Record numbers turn to hypnobirthing for a fear-free, easier birth experience
According to recent statistics released by Colchester Hospital University, the number of couples taking hypnobirthing courses has risen fourteenfold in the last four years. In 2012 only six couples per month undertook a course, a figure that has risen to 84 per month during 2016.
Hypnobirthing is a field of antenatal care that focuses on self-hypnotic techniques and achieving a state of deep relaxation in the mind to relieve the pain, anxiety and stress of childbirth.
During a two-week period in a major Swedish city, Waldenström, Bergman, and Vasell (1996) asked all women who gave birth during that time, except for those who did not speak Swedish and women who underwent elective cesarean sections, about their experiences of labour pain two days after delivery. Of the 278 women in the study group who did not use hypnobirthing, 41 per cent rated the discomfort of labour as the worst pain imaginable and as many as 91 per cent of the participants used analgesia/pain relief. However, data compiled by Together Birthing shows that for hypnobirthing women, on average only 31 per cent of hypnobirthing mums required some form of pain relief or medication (including gas and air).
Together Birthing help women and their birth partners prepare for the birth of their children. Midwives predict that hypnobirthing will be accepted as standard antenatal birth preparation within the next 10 years, similar to how water births have become common practice over the past decade.
“Hypnobirthing provides mums-to-be with breathing, visualisation, self-hypnosis, neuro-linguistic programming and fear release techniques, which aid any anxieties and negative thoughts about birth at a subconscious level,” says Emma Harwood-Jones, founder of Together Birthing.
“With hypnosis, oxytocin and endorphins flow and create a calm state of body and mind,” she continues. “Oxytocin causes the muscles to surge, opening the cervix at optimum efficiency.
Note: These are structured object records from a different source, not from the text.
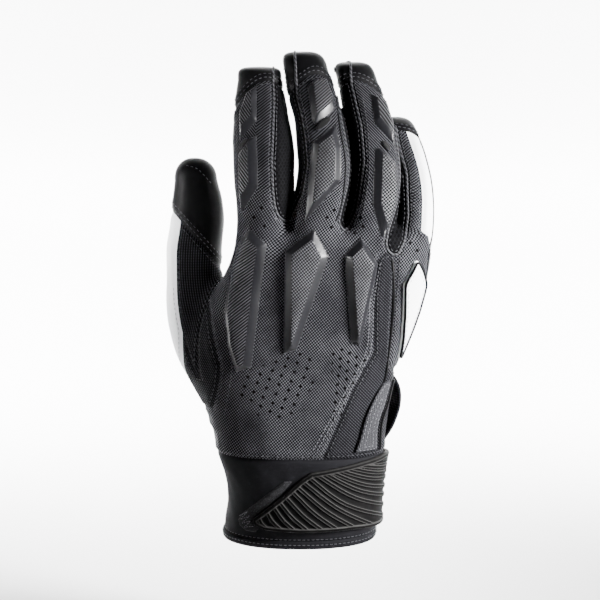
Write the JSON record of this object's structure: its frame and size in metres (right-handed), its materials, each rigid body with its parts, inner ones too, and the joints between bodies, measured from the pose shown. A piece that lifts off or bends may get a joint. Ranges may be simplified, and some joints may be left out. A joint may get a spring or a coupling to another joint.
{
  "type": "padded football lineman glove",
  "caption": "Right-hand lineman's glove with padded knuckles and fingers, leather tips, white grip palm, neoprene cuff and a ribbed wrist strap, standing open as worn",
  "frame": {"origin": "The middle of the wrist opening, level with the cuff's lower edge. The glove stands upright above it.", "axes": "+Z runs from the wrist to the fingertips, -Y is the back of the hand with the pads, +Y is the palm, -X is the thumb's side and +X is the little finger's."},
  "size_m": [0.1337, 0.0728, 0.243],
  "materials": {
    "leather": "semi-gloss black synthetic leather",
    "mesh": "matt black knit and perforated mesh",
    "textile": "charcoal coated textile with a fine dot weave",
    "grip_leather": "white grip leather, low sheen",
    "pad": "moulded foam pads under coated textile, satin edges",
    "webbing": "grey double-stitched webbing",
    "neoprene": "matt black neoprene",
    "strap_rubber": "moulded ribbed dark rubber",
    "hook": "fuzzy black hook tape"
  },
  "bodies": {
    "root": {"tip_cap_thumb": "leather", "tip_cap_index": "leather", "tip_cap_middle": "leather", "tip_cap_ring": "leather", "tip_cap_little": "leather", "gusset_index_middle": "mesh", "gusset_middle_ring": "mesh", "gusset_ring_little": "mesh", "thumb_back": "mesh", "web_panel": "mesh", "stretch_panel": "mesh", "pull_loop": "mesh", "back_panel": "textile", "palm_panel": "grip_leather", "side_pad": "grip_leather", "hand_pad_index": "pad", "hand_pad_middle": "pad", "hand_pad_ring": "pad", "index_pad_near": "pad", "index_pad_far": "pad", "middle_pad_near": "pad", "middle_pad_far": "pad", "ring_pad_near": "pad", "ring_pad_far": "pad", "pull_tab": "webbing", "cuff": "neoprene", "cuff_hem": "neoprene", "wrist_strap": "strap_rubber", "strap_hook": "hook"}
  },
  "joints": []
}
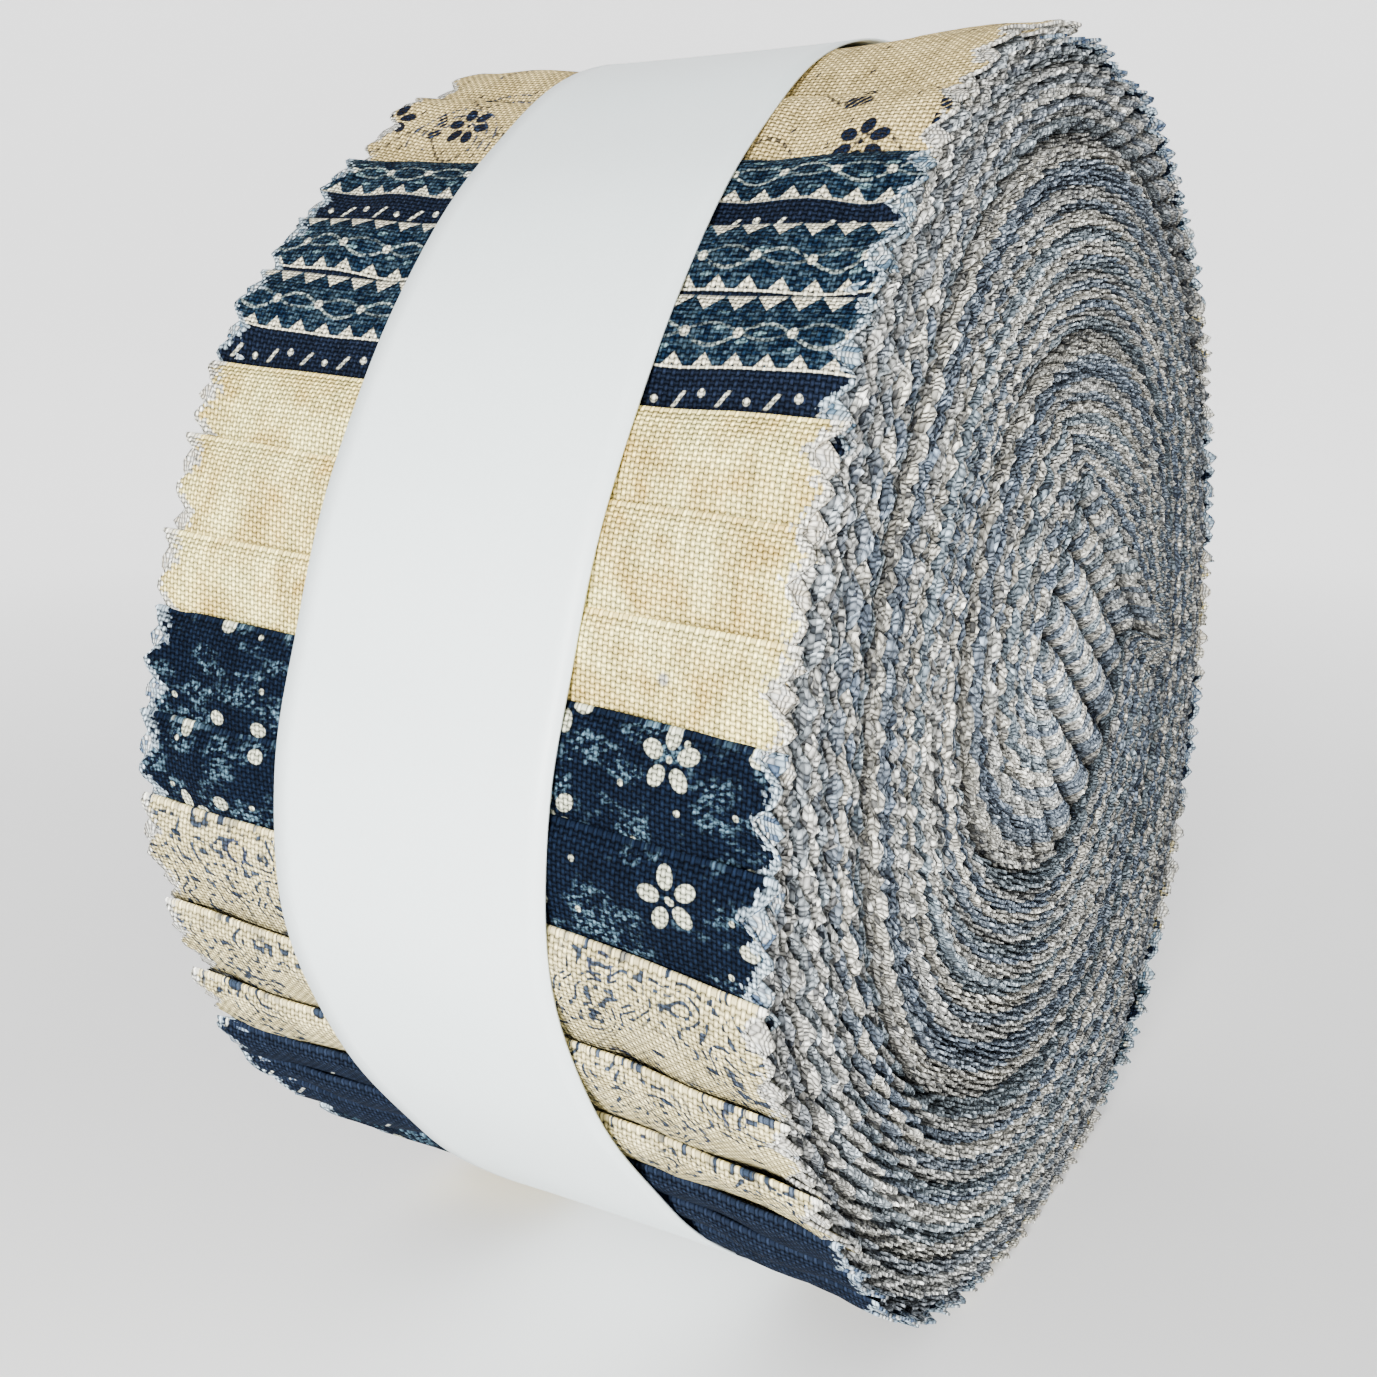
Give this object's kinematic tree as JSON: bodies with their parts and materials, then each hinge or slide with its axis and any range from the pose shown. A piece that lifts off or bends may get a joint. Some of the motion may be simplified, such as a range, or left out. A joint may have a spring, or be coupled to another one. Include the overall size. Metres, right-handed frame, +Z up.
{
  "type": "precut fabric strip roll",
  "caption": "Wound roll of folded quilting cotton strips with pinked edges, stepped strip ends round its rim and a plain paper band.",
  "frame": {"origin": "the middle of the flat spot on which the roll rests, under the centre of its bounding box", "axes": "+X along the roll's axis towards one end face, +Z up, +Y across the roll"},
  "size_m": [0.0636, 0.1224, 0.1199],
  "materials": {
    "printed_cotton": "matte plain-weave printed cotton",
    "band_paper": "smooth satin paper"
  },
  "bodies": {
    "root": {"strip_roll": "printed_cotton", "paper_band": "band_paper"}
  },
  "joints": []
}
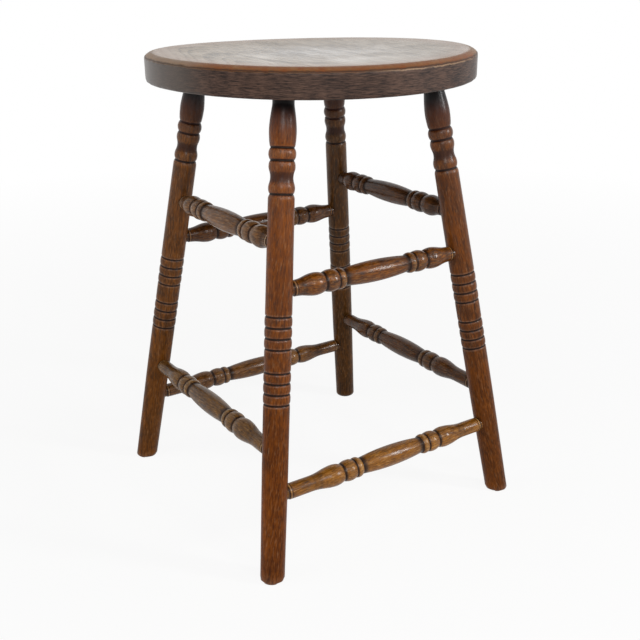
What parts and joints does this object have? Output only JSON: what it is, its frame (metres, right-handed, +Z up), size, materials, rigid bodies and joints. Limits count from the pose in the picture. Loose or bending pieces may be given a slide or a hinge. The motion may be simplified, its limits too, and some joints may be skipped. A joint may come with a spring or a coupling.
{
  "type": "stool",
  "caption": "Round-seated wooden stool on splayed turned legs, tied by upper and lower turned stretchers.",
  "frame": {"origin": "on the floor, under the middle of the seat", "axes": "+Z up; -Y is the front, so the front and back stretchers run along X and the left and right ones along Y; the legs stand at the four corners"},
  "size_m": [0.452, 0.452, 0.662],
  "materials": {
    "seat_wood": "dark stained and waxed hardwood, worn and glossy on top, with a rubbed orange-brown bevel",
    "leg_wood": "stained and varnished turned hardwood with blackened cuts",
    "stretcher_wood": "stained turned hardwood, worn lighter where feet have rubbed"
  },
  "bodies": {
    "root": {"seat": "seat_wood", "leg_front_left": "leg_wood", "leg_front_right": "leg_wood", "leg_back_left": "leg_wood", "leg_back_right": "leg_wood", "upper_stretcher_front": "stretcher_wood", "upper_stretcher_back": "stretcher_wood", "upper_stretcher_left": "stretcher_wood", "upper_stretcher_right": "stretcher_wood", "lower_stretcher_front": "stretcher_wood", "lower_stretcher_back": "stretcher_wood", "lower_stretcher_left": "stretcher_wood", "lower_stretcher_right": "stretcher_wood"}
  },
  "joints": []
}
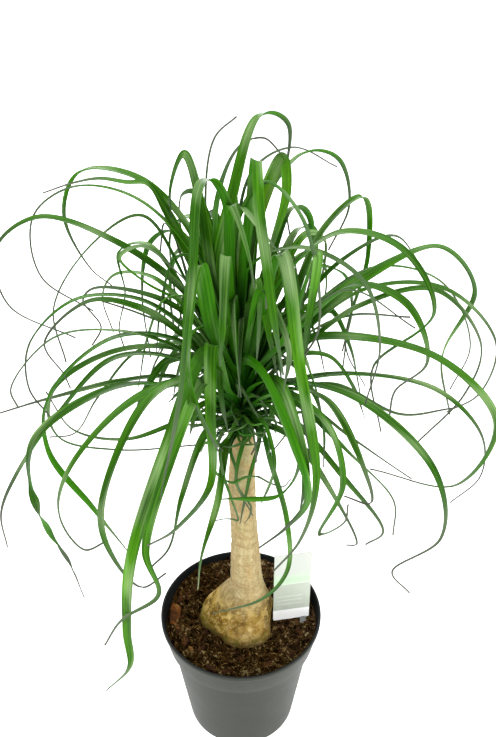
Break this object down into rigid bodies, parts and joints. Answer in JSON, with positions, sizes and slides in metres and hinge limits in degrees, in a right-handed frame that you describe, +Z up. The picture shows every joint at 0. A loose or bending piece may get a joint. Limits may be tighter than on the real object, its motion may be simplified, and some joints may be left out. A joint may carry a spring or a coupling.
{
  "type": "potted ponytail palm",
  "caption": "Ponytail palm in a plastic nursery pot: a swollen woody foot, a slim pale trunk and a fountain of long arching strap leaves, with a blank plant label.",
  "frame": {"origin": "middle of the flat underside of the pot", "axes": "+Z up along the pot's axis; the front, which the picture shows, faces -Y, and the label stands towards +X"},
  "size_m": [0.424, 0.3511, 0.6857],
  "materials": {
    "pot": "fine-grained grey plastic, darker on the rim and inside",
    "soil": "loose dark potting mix with bark chips and fibres",
    "trunk": "rough dry bark, pale on the trunk and olive brown on the foot",
    "leaf": "smooth satin leaf, deep green with paler bends and dry tips",
    "label": "smooth white plastic card with a plain grey-green band"
  },
  "bodies": {
    "root": {"pot": "pot", "soil": "soil", "trunk": "trunk", "leaf_head": "leaf", "plant_label": "label"}
  },
  "joints": []
}
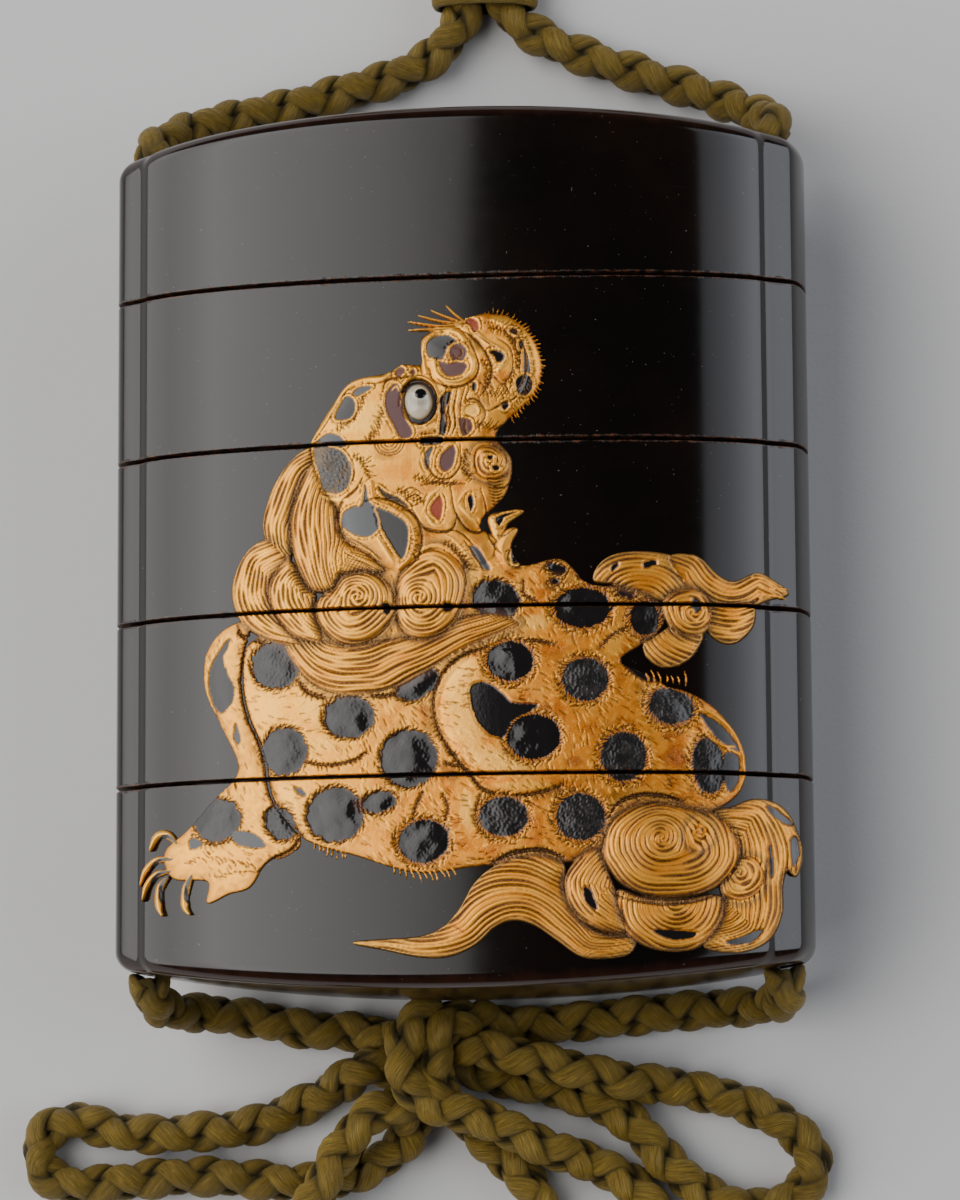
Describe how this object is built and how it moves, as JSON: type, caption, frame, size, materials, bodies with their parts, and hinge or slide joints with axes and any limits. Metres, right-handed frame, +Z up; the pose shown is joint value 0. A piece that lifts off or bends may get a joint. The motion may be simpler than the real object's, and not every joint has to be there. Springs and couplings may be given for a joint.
{
  "type": "inro case",
  "caption": "Flattened lacquer case of stacked boxes under a lid, threaded on a silk cord, with a lion in raised gold lacquer on its front.",
  "frame": {"origin": "on the ground under the middle of the case, which lies on its back", "axes": "+X across the case to the right, seen from the front; +Y along it, towards the lid; +Z up, out of the decorated front"},
  "size_m": [0.0709, 0.1732, 0.0241],
  "materials": {
    "lacquer": "thin wood under black-brown lacquer polished like a mirror, with raised gold lacquer",
    "shell": "polished pale inlay",
    "silk": "braided silk"
  },
  "bodies": {
    "root": {"lid": "lacquer", "case_1": "lacquer", "case_2": "lacquer", "case_3": "lacquer", "case_4": "lacquer", "eye_inlay": "shell", "cord_side_left": "silk", "cord_side_right": "silk", "cord_upper_left": "silk", "cord_upper_right": "silk", "cord_lower_left": "silk", "cord_lower_right": "silk", "bow_loop_right": "silk", "bow_loop_left": "silk", "bow_tail": "silk", "bow_lower_loop": "silk", "cord_coil": "silk", "cord_tie": "silk", "bow_knot": "silk", "cord_end_knot": "silk"}
  },
  "joints": []
}
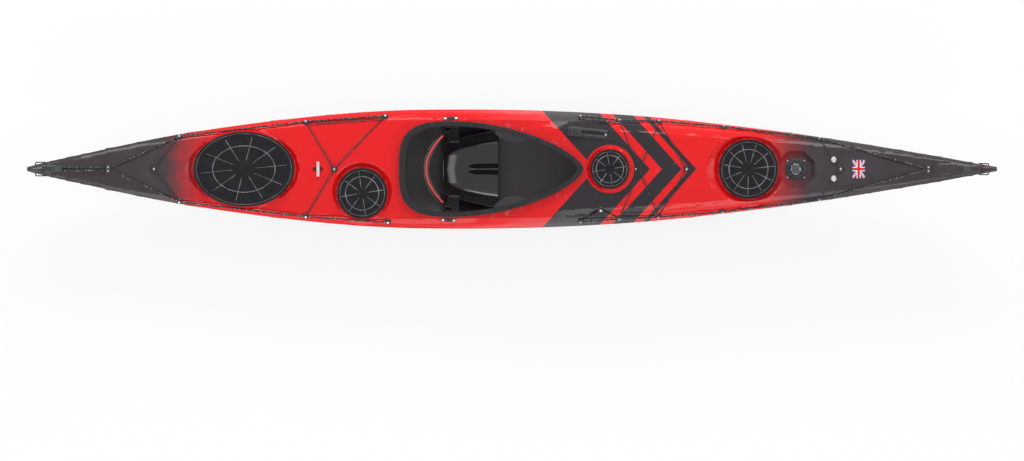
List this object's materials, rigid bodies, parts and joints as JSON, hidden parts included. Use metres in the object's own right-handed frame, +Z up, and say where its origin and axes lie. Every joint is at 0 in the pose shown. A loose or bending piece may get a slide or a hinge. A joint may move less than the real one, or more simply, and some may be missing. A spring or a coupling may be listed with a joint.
{
  "type": "sea kayak",
  "caption": "Single touring sea kayak with red deck, black hull, round and oval hatches, keyhole cockpit, drop skeg and rigged deck lines.",
  "frame": {"origin": "on the flat of the keel, halfway between the bow and the stern", "axes": "+X towards the bow, +Y towards port, +Z up"},
  "size_m": [4.926, 0.606, 0.5362],
  "materials": {
    "hull_laminate": "glossy black laminate",
    "seam_band": "glossy dark red seam moulding",
    "deck_laminate": "glossy red laminate that turns to dark woven laminate towards the tips",
    "moulded_plastic": "satin black moulded plastic",
    "hatch_rubber": "matt dark grey rubber with radial ribs",
    "gloss_plastic": "glossy dark grey moulded plastic",
    "backband_fabric": "black padded fabric with red piping",
    "bulkhead_laminate": "dark woven laminate, satin",
    "blade_plastic": "black blade, satin",
    "stainless_steel": "polished stainless steel",
    "black_cord": "black braided cord with light flecks",
    "pale_plastic": "pale grey moulded plastic",
    "compass_glass": "clear domed glass"
  },
  "bodies": {
    "boat": {"hull_shell": "hull_laminate", "seam_band": "seam_band", "deck_shell": "deck_laminate", "coaming": "moulded_plastic", "stern_hatch_neck": "moulded_plastic", "day_hatch_neck": "moulded_plastic", "bow_hatch_neck": "moulded_plastic", "pod_tub": "moulded_plastic", "seat": "gloss_plastic", "thigh_brace_port": "gloss_plastic", "thigh_brace_starboard": "gloss_plastic", "foot_rail_port": "moulded_plastic", "foot_rail_starboard": "moulded_plastic", "bulkhead_stern": "bulkhead_laminate", "bulkhead_day": "bulkhead_laminate", "bulkhead_bow": "bulkhead_laminate", "skeg_box": "bulkhead_laminate", "skeg_pin": "stainless_steel", "security_bar": "stainless_steel", "skeg_cable_casing": "moulded_plastic", "skeg_slider_track": "moulded_plastic", "compass_housing": "moulded_plastic", "compass_dome": "compass_glass", "deck_line_stern": "black_cord", "deck_line_bow": "black_cord", "bungee_stern": "black_cord", "bungee_aft": "black_cord", "bungee_fore": "black_cord", "bungee_bow": "black_cord", "fitting_stern_port": "moulded_plastic", "fitting_stern_starboard": "moulded_plastic", "fitting_aft_port": "moulded_plastic", "fitting_aft_starboard": "moulded_plastic", "fitting_aft_centre": "moulded_plastic", "fitting_cockpit_port": "moulded_plastic", "fitting_cockpit_starboard": "moulded_plastic", "fitting_knee_port": "moulded_plastic", "fitting_knee_starboard": "moulded_plastic", "fitting_fore_port": "moulded_plastic", "fitting_fore_starboard": "moulded_plastic", "fitting_bow_port": "moulded_plastic", "fitting_bow_starboard": "moulded_plastic", "post_stern": "moulded_plastic", "post_bow": "moulded_plastic", "bead_port": "pale_plastic", "bead_starboard": "pale_plastic"},
    "skeg": {"skeg_blade": "blade_plastic"},
    "skeg_slider": {"skeg_slider_knob": "moulded_plastic"},
    "stern_lid": {"stern_hatch_lid": "hatch_rubber"},
    "day_lid": {"day_hatch_lid": "hatch_rubber"},
    "pod_lid": {"pod_hatch_lid": "hatch_rubber"},
    "bow_lid": {"bow_hatch_lid": "hatch_rubber"},
    "pedal_port": {"foot_pedal_port": "moulded_plastic"},
    "pedal_starboard": {"foot_pedal_starboard": "moulded_plastic"},
    "backband": {"backband": "backband_fabric"},
    "stern_handle": {"stern_toggle": "moulded_plastic", "stern_toggle_cord": "black_cord"},
    "bow_handle": {"bow_toggle": "moulded_plastic", "bow_toggle_cord": "black_cord"},
    "compass_card": {"compass_card": "pale_plastic"}
  },
  "joints": [
    {"name": "skeg_pivot", "type": "hinge", "parent": "boat", "child": "skeg", "pos_m": [-1.78764, 0, 0.0545], "axis": [0, 1, 0], "range_deg": [0, 48]},
    {"name": "skeg_slider_slide", "type": "slide", "parent": "boat", "child": "skeg_slider", "axis": [0.9939, -0.1002, -0.0471], "range_m": [0, 0.11]},
    {"name": "stern_lid_lift", "type": "slide", "parent": "boat", "child": "stern_lid", "axis": [0, 0, 1], "range_m": [0, 0.08]},
    {"name": "day_lid_lift", "type": "slide", "parent": "boat", "child": "day_lid", "axis": [0, 0, 1], "range_m": [0, 0.08]},
    {"name": "pod_lid_lift", "type": "slide", "parent": "boat", "child": "pod_lid", "axis": [0, 0, 1], "range_m": [0, 0.08]},
    {"name": "bow_lid_lift", "type": "slide", "parent": "boat", "child": "bow_lid", "axis": [0, 0, 1], "range_m": [0, 0.08]},
    {"name": "pedal_port_slide", "type": "slide", "parent": "boat", "child": "pedal_port", "axis": [0.9953, -0.0968, 0], "range_m": [-0.12, 0.12]},
    {"name": "pedal_starboard_slide", "type": "slide", "parent": "boat", "child": "pedal_starboard", "axis": [0.9953, 0.0968, 0], "range_m": [-0.12, 0.12]},
    {"name": "backband_tilt", "type": "hinge", "parent": "boat", "child": "backband", "pos_m": [-0.29441, 0, 0.2016], "axis": [0, 1, 0], "range_deg": [-10, 20]},
    {"name": "stern_handle_swing", "type": "hinge", "parent": "boat", "child": "stern_handle", "pos_m": [-2.42113, 0, 0.27387], "axis": [0, -1, 0], "range_deg": [0, 80]},
    {"name": "bow_handle_swing", "type": "hinge", "parent": "boat", "child": "bow_handle", "pos_m": [2.42113, 0, 0.34818], "axis": [0, 1, 0], "range_deg": [0, 80]},
    {"name": "compass_card_turn", "type": "hinge", "parent": "boat", "child": "compass_card", "pos_m": [1.44184, 0, 0.27714], "axis": [0, 0, 1], "continuous": true}
  ],
  "couplings": [
    {"joint": "skeg_slider_slide", "follows": "skeg_pivot", "m_per_rad": 0.1313}
  ]
}
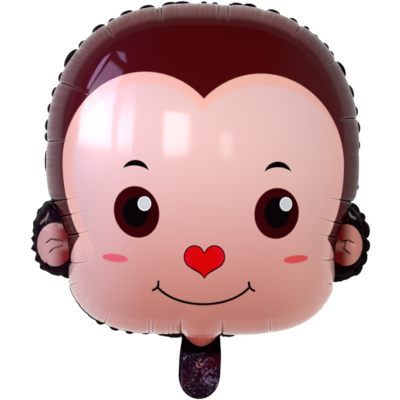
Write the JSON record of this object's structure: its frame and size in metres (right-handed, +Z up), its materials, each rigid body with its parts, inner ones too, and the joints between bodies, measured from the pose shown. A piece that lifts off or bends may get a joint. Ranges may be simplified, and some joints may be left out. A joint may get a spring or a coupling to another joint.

Endorphins act as the body’s natural tranquiliser, and are said to be 200 times more powerful than morphine.”
However, people are still hesitant about use of hypnosis in childbirth.
“Hypnosis is a completely natural phenomenon which we experience every day of our lives, when we daydream or become engrossed in a good book or film. Hypnosis is just a state of relaxation where we choose to focus our attention inwards. We remain fully in control and aware of what is happening around us.”
Studies have also shown that hypnobirthing can shorten labour – Jenkins and Pritchard found a reduction of 3 hours for first-time mums from an average of 9.3 hours to 6.4 hours. Meanwhile, a study by Royal Wolverhampton Hospitals NHS Trust showed that only 4 per cent of hypnobirthing births ended with an emergency C-section, compared with 15 per cent for the general population.
Harwood-Jones concludes, “Hypnobirthing cannot promise the perfect birth, but it does give women the best opportunity for a drug-free birth as the need for pain relief greatly reduces. Even if intervention is needed for special circumstances, hypnobirthing still helps women and their birth companions cope with the experience. It empowers parents to ask questions and stay calm so they feel fully informed and positive about the birth.”